Elle ne fut cependant pas capable d’intimider François Ier et de l’arrêter dans la poursuite de ses desseins. Il avait dit naguère au parlement de Paris en termes belliqueux et confians : « Toute l’Europe se ligue contre moi ; eh bien ! je ferai face à toute l’Europe. Je ne crains point l’empereur, il n’a pas d’argent ; ni le roi d’Angleterre, ma frontière de Picardie est bien fortifiée ; ni les Flamands, ce sont de mauvaises troupes. Pour l’Italie, c’est mon affaire, et je m’en charge moi-même. J’irai à Milan, je le prendrai, et je ne laisserai rien à mes ennemis de ce qu’ils m’ont enlevé[2]. » Il écrivit alors : « Je ne serai à mon aise que quand je serai passé par-delà avec mon année[3]. »

Il avait adopté sur la frontière du nord, pour la couvrir, le même système de défense que l’année précédente. Il avait ravitaillé et fortifié les places qui pouvaient arrêter l’ennemi sur cette partie du territoire, dont il confia la garde au duc de Vendôme. Il fit partir pour la Guyenne Lautrec, qu’il chargea d’occuper les passages des Pyrénées. Il se réserva le commandement des troupes qui se réunissaient au pied des Alpes, et à la tête desquelles il voulait fondre sur l’Italie. Déjà l’amiral Bonnivet avait passé les monts avec un corps considérable, afin de s’assurer du poste important de Suze. Douze mille Suisses étaient en marche pour le joindre, sous la conduite du maréchal de Montmorency. Les hommes d’armes de France s’acheminaient par compagnies vers Lyon, où François Ier se rendait dans la dernière quinzaine d’août, et d’où il devait descendre en Lombardie avec la plus puissante armée.

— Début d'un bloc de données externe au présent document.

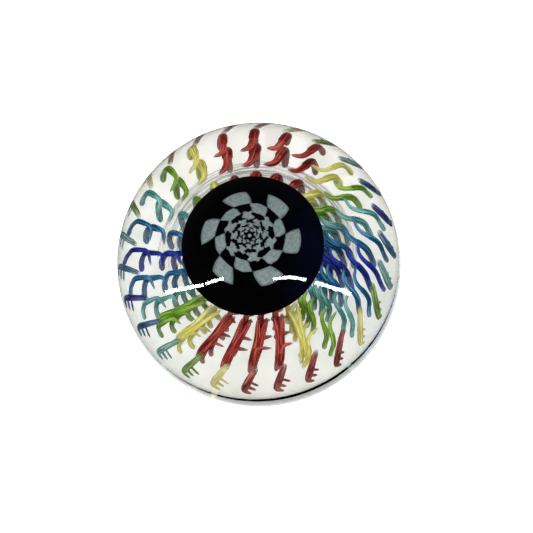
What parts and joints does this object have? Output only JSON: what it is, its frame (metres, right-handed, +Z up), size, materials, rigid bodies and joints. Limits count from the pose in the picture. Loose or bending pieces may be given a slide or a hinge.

Pendant qu’il se disposait à sortir de son royaume, ses ennemis s’apprêtaient à l’envahir. Leur invasion devait être secondée par la révolte du second prince du sang, du dernier grand souverain territorial de la France féodale, du connétable de Bourbon, que François Ier, par des affronts multipliés et les plus imprudentes injustices, avait poussé à cette criminelle extrémité. C’est dans sa route de Paris à Lyon que lui fut révélée la conspiration du connétable, qui n’attendait que son départ pour éclater, et devait lui enlever la France au moment où il conquerrait Milan.


MIGNET.

  1. Guicc, lib. XV. — Pontus Heuterus, lib. XVIII, c. XVIII, fol. 207. — Jovius, Vita Hadriani VI, c. XVI.
  2. Registres du Parlement.
  3. François Ier à Montmorency, 23 août 1523, mss. Béthune, vol. 8569.